§ **Instruction**:
Reproduce the material in full, exactly as written.
···
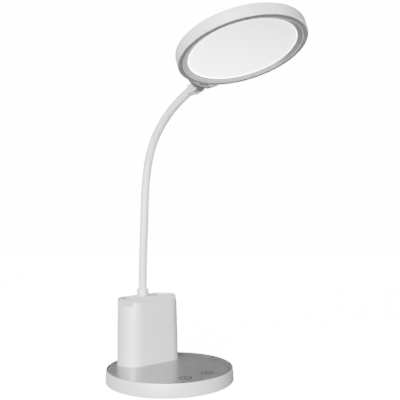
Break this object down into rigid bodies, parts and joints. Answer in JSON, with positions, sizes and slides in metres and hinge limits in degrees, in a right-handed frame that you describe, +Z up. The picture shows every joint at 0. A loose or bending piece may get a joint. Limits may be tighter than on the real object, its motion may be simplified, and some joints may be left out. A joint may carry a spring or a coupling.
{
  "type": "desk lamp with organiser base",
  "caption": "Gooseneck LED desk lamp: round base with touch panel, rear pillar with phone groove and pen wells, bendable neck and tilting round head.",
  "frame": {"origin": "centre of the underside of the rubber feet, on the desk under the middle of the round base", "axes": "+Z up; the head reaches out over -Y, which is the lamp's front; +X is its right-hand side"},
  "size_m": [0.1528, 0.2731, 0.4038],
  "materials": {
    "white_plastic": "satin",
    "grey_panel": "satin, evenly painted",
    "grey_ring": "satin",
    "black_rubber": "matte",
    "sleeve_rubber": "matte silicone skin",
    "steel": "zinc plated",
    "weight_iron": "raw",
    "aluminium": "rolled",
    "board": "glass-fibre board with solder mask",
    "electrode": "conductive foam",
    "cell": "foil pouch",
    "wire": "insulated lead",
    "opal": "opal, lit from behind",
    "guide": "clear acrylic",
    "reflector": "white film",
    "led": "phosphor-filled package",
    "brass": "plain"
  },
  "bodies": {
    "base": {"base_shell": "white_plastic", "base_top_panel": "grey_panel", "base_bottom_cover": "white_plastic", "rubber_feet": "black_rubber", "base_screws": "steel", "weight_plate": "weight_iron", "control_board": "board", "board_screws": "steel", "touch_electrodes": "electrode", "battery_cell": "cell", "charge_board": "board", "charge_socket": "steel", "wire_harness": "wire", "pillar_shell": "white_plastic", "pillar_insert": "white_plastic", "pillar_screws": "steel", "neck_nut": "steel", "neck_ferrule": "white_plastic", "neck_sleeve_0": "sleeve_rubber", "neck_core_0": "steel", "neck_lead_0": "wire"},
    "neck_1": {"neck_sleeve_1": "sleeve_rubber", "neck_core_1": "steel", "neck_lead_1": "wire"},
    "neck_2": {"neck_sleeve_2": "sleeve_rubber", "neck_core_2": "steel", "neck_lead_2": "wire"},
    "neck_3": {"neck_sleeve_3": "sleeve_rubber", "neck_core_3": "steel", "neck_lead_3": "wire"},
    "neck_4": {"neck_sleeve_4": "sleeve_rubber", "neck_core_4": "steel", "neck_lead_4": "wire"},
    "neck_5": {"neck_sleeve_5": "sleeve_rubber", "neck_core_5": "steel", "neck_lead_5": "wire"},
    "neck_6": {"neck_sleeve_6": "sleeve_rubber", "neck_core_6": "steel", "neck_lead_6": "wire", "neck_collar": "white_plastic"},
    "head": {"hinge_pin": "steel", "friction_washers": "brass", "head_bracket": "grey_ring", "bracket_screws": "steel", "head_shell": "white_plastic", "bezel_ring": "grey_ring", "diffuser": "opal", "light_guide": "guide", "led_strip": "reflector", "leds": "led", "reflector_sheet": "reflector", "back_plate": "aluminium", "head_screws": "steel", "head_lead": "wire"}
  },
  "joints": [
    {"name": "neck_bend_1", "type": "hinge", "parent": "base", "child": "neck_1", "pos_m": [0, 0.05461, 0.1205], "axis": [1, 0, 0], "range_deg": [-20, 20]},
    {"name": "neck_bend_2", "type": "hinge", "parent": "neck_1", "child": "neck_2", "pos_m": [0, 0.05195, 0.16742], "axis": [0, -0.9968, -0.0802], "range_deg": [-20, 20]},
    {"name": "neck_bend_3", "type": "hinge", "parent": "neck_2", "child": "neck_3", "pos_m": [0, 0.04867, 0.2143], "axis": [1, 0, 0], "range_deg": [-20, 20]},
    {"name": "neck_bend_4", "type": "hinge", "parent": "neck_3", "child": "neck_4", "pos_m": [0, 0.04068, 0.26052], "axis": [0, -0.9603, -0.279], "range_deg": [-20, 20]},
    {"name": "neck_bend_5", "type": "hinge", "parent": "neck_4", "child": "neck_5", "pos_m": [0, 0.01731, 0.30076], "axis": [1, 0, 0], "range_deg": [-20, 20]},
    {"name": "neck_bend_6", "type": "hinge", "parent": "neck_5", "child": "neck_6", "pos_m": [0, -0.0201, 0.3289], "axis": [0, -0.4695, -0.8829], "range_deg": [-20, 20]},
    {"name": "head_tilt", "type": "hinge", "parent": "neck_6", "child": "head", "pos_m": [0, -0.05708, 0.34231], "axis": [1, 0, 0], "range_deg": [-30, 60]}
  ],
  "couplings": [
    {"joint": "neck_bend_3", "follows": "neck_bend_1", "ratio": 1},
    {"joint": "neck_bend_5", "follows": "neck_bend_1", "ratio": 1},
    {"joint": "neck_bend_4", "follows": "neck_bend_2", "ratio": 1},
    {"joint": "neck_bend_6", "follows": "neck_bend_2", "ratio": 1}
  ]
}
···
§ **Correct output**:
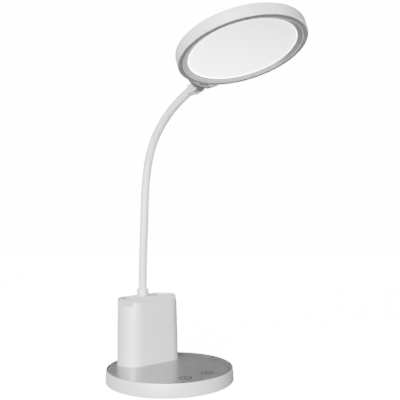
Break this object down into rigid bodies, parts and joints. Answer in JSON, with positions, sizes and slides in metres and hinge limits in degrees, in a right-handed frame that you describe, +Z up. The picture shows every joint at 0. A loose or bending piece may get a joint. Limits may be tighter than on the real object, its motion may be simplified, and some joints may be left out. A joint may carry a spring or a coupling.
{
  "type": "desk lamp with organiser base",
  "caption": "Gooseneck LED desk lamp: round base with touch panel, rear pillar with phone groove and pen wells, bendable neck and tilting round head.",
  "frame": {"origin": "centre of the underside of the rubber feet, on the desk under the middle of the round base", "axes": "+Z up; the head reaches out over -Y, which is the lamp's front; +X is its right-hand side"},
  "size_m": [0.1528, 0.2731, 0.4038],
  "materials": {
    "white_plastic": "satin",
    "grey_panel": "satin, evenly painted",
    "grey_ring": "satin",
    "black_rubber": "matte",
    "sleeve_rubber": "matte silicone skin",
    "steel": "zinc plated",
    "weight_iron": "raw",
    "aluminium": "rolled",
    "board": "glass-fibre board with solder mask",
    "electrode": "conductive foam",
    "cell": "foil pouch",
    "wire": "insulated lead",
    "opal": "opal, lit from behind",
    "guide": "clear acrylic",
    "reflector": "white film",
    "led": "phosphor-filled package",
    "brass": "plain"
  },
  "bodies": {
    "base": {"base_shell": "white_plastic", "base_top_panel": "grey_panel", "base_bottom_cover": "white_plastic", "rubber_feet": "black_rubber", "base_screws": "steel", "weight_plate": "weight_iron", "control_board": "board", "board_screws": "steel", "touch_electrodes": "electrode", "battery_cell": "cell", "charge_board": "board", "charge_socket": "steel", "wire_harness": "wire", "pillar_shell": "white_plastic", "pillar_insert": "white_plastic", "pillar_screws": "steel", "neck_nut": "steel", "neck_ferrule": "white_plastic", "neck_sleeve_0": "sleeve_rubber", "neck_core_0": "steel", "neck_lead_0": "wire"},
    "neck_1": {"neck_sleeve_1": "sleeve_rubber", "neck_core_1": "steel", "neck_lead_1": "wire"},
    "neck_2": {"neck_sleeve_2": "sleeve_rubber", "neck_core_2": "steel", "neck_lead_2": "wire"},
    "neck_3": {"neck_sleeve_3": "sleeve_rubber", "neck_core_3": "steel", "neck_lead_3": "wire"},
    "neck_4": {"neck_sleeve_4": "sleeve_rubber", "neck_core_4": "steel", "neck_lead_4": "wire"},
    "neck_5": {"neck_sleeve_5": "sleeve_rubber", "neck_core_5": "steel", "neck_lead_5": "wire"},
    "neck_6": {"neck_sleeve_6": "sleeve_rubber", "neck_core_6": "steel", "neck_lead_6": "wire", "neck_collar": "white_plastic"},
    "head": {"hinge_pin": "steel", "friction_washers": "brass", "head_bracket": "grey_ring", "bracket_screws": "steel", "head_shell": "white_plastic", "bezel_ring": "grey_ring", "diffuser": "opal", "light_guide": "guide", "led_strip": "reflector", "leds": "led", "reflector_sheet": "reflector", "back_plate": "aluminium", "head_screws": "steel", "head_lead": "wire"}
  },
  "joints": [
    {"name": "neck_bend_1", "type": "hinge", "parent": "base", "child": "neck_1", "pos_m": [0, 0.05461, 0.1205], "axis": [1, 0, 0], "range_deg": [-20, 20]},
    {"name": "neck_bend_2", "type": "hinge", "parent": "neck_1", "child": "neck_2", "pos_m": [0, 0.05195, 0.16742], "axis": [0, -0.9968, -0.0802], "range_deg": [-20, 20]},
    {"name": "neck_bend_3", "type": "hinge", "parent": "neck_2", "child": "neck_3", "pos_m": [0, 0.04867, 0.2143], "axis": [1, 0, 0], "range_deg": [-20, 20]},
    {"name": "neck_bend_4", "type": "hinge", "parent": "neck_3", "child": "neck_4", "pos_m": [0, 0.04068, 0.26052], "axis": [0, -0.9603, -0.279], "range_deg": [-20, 20]},
    {"name": "neck_bend_5", "type": "hinge", "parent": "neck_4", "child": "neck_5", "pos_m": [0, 0.01731, 0.30076], "axis": [1, 0, 0], "range_deg": [-20, 20]},
    {"name": "neck_bend_6", "type": "hinge", "parent": "neck_5", "child": "neck_6", "pos_m": [0, -0.0201, 0.3289], "axis": [0, -0.4695, -0.8829], "range_deg": [-20, 20]},
    {"name": "head_tilt", "type": "hinge", "parent": "neck_6", "child": "head", "pos_m": [0, -0.05708, 0.34231], "axis": [1, 0, 0], "range_deg": [-30, 60]}
  ],
  "couplings": [
    {"joint": "neck_bend_3", "follows": "neck_bend_1", "ratio": 1},
    {"joint": "neck_bend_5", "follows": "neck_bend_1", "ratio": 1},
    {"joint": "neck_bend_4", "follows": "neck_bend_2", "ratio": 1},
    {"joint": "neck_bend_6", "follows": "neck_bend_2", "ratio": 1}
  ]
}